As to the first, it seems clear that Winn's problem was not with discrimination claims but with incessant quarreling.   For months, Patterson had informed Winn of his complaints against Davis and his desire to transfer out of OAM. Indeed, Patterson provided Winn with a draft of his EEO complaint six months before the transfer, and there is no evidence that Winn objected to Patterson's filing that complaint.   Instead, Winn merely expressed exasperation with his squabbling subordinates:  on receiving a chain of disputatious e-mails between Davis and Patterson, seemingly calling on him to referee the fight, he forwarded it to his deputy, noting “More of the same.”   J.A. 657-58.   Having reached his “upset quotient,” he asked the deputy to “make sure this thing gets fixed.   I'm spending too much of my time reading e-mails.”   J.A. 224.   The e-mail wrangling had no racial element on its face, and Winn's express reaction shows no more than that he found it a diversion from more pressing duties.

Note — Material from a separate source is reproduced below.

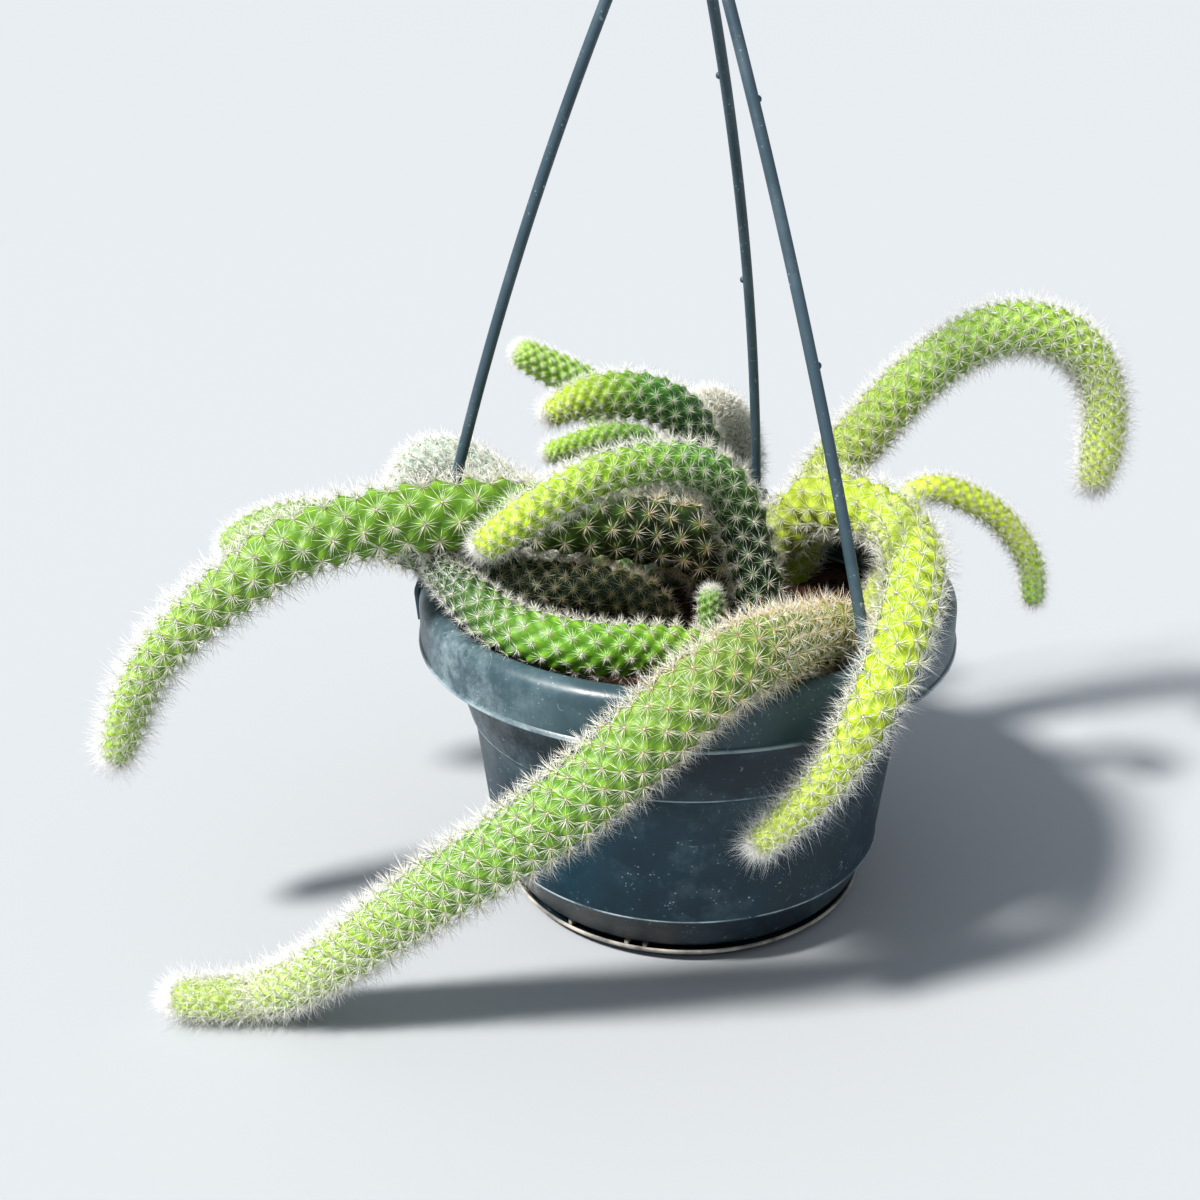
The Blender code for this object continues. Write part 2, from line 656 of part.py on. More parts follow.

As to the allegation that Winn broke a promise in reassigning Patterson to a post not of Patterson's choice, any such breach of promise is not in itself evidence of retaliation.   Patterson doesn't argue, much less submit evidence, that promise-breaking and retaliation are correlated in such a way that one is a sign of the other.   It is not enough for plaintiff to show that Winn's decision was “not just, or fair,” see Fischbach v. D.C. Dep't of Corrections, 86 F.3d 1180, 1183 (D.C.Cir.1996) (quoting Pignato v. American Trans Air, Inc., 14 F.3d 342, 349 (7th Cir.1994));  he must show that it was retaliatory.   Although Patterson offers evidence that Winn's only other transfer under the SES mobility program moved an employee to a position of that employee's choice, the sample size is far too small to be meaningful, and Patterson concedes that SES mobility transfers by other managers were sometimes to positions the transferees did not desire.   Cf. id. (finding no inference of pretext to be drawn from a “departure from the prescribed procedure [that] had become the norm”).

Accordingly, the judgment of the district court is Affirmed.

Opinion for the Court filed by Senior Circuit Judge WILLIAMS.